Check every line below for the word "bodies" and copy each one that has it.

— Recorded information —
-- Begin --
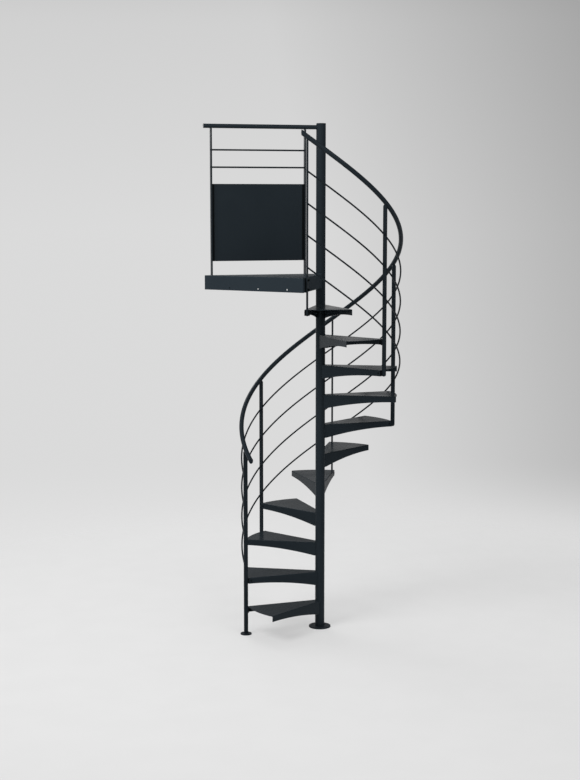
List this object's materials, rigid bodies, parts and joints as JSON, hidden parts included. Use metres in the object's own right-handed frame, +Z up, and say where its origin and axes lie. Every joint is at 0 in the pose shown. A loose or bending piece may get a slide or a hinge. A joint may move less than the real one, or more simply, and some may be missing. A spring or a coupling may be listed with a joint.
{
  "type": "spiral staircase",
  "caption": "Steel spiral staircase with folded sheet treads round a central tube, a helical handrail with rods, and a small landing with a guard.",
  "frame": {"origin": "centre of the underside of the base flange, on the column's axis at floor level", "axes": "+Z up along the column; -Y out through the landing's front flange, towards the floor edge that it is fixed to; going up turns clockwise seen from above"},
  "size_m": [1.2148, 1.2359, 3.74],
  "materials": {
    "column_paint": "satin powder coat",
    "tread_paint": "satin powder coat",
    "landing_paint": "satin powder coat",
    "rail_paint": "satin powder coat",
    "rod_paint": "satin powder coat",
    "post_paint": "satin powder coat",
    "fitting_paint": "satin powder coat",
    "panel_paint": "satin powder coat"
  },
  "bodies": {
    "root": {"center_column": "column_paint", "column_cap": "column_paint", "base_flange": "column_paint", "tread_01": "tread_paint", "tread_02": "tread_paint", "tread_03": "tread_paint", "tread_04": "tread_paint", "tread_05": "tread_paint", "tread_06": "tread_paint", "tread_07": "tread_paint", "tread_08": "tread_paint", "tread_09": "tread_paint", "tread_10": "tread_paint", "tread_11": "tread_paint", "landing_tray": "landing_paint", "handrail": "rail_paint", "handrail_end_caps": "rail_paint", "guard_rail": "rail_paint", "guard_rail_cap": "rail_paint", "infill_rod_1": "rod_paint", "infill_rod_2": "rod_paint", "infill_rod_3": "rod_paint", "infill_rod_4": "rod_paint", "guard_rod_upper": "rod_paint", "guard_rod_lower": "rod_paint", "rail_post_1": "post_paint", "rail_post_2": "post_paint", "rail_post_3": "post_paint", "rail_post_4": "post_paint", "rail_post_5": "post_paint", "rail_post_6": "post_paint", "post_foot": "post_paint", "guard_post_inner": "post_paint", "guard_post_outer": "post_paint", "tread_brackets": "fitting_paint", "landing_post_spacer": "fitting_paint", "guard_panel": "panel_paint"}
  },
  "joints": []
}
-- End --
— Response —
List this object's materials, rigid bodies, parts and joints as JSON, hidden parts included. Use metres in the object's own right-handed frame, +Z up, and say where its origin and axes lie. Every joint is at 0 in the pose shown. A loose or bending piece may get a slide or a hinge. A joint may move less than the real one, or more simply, and some may be missing. A spring or a coupling may be listed with a joint.
  "bodies": {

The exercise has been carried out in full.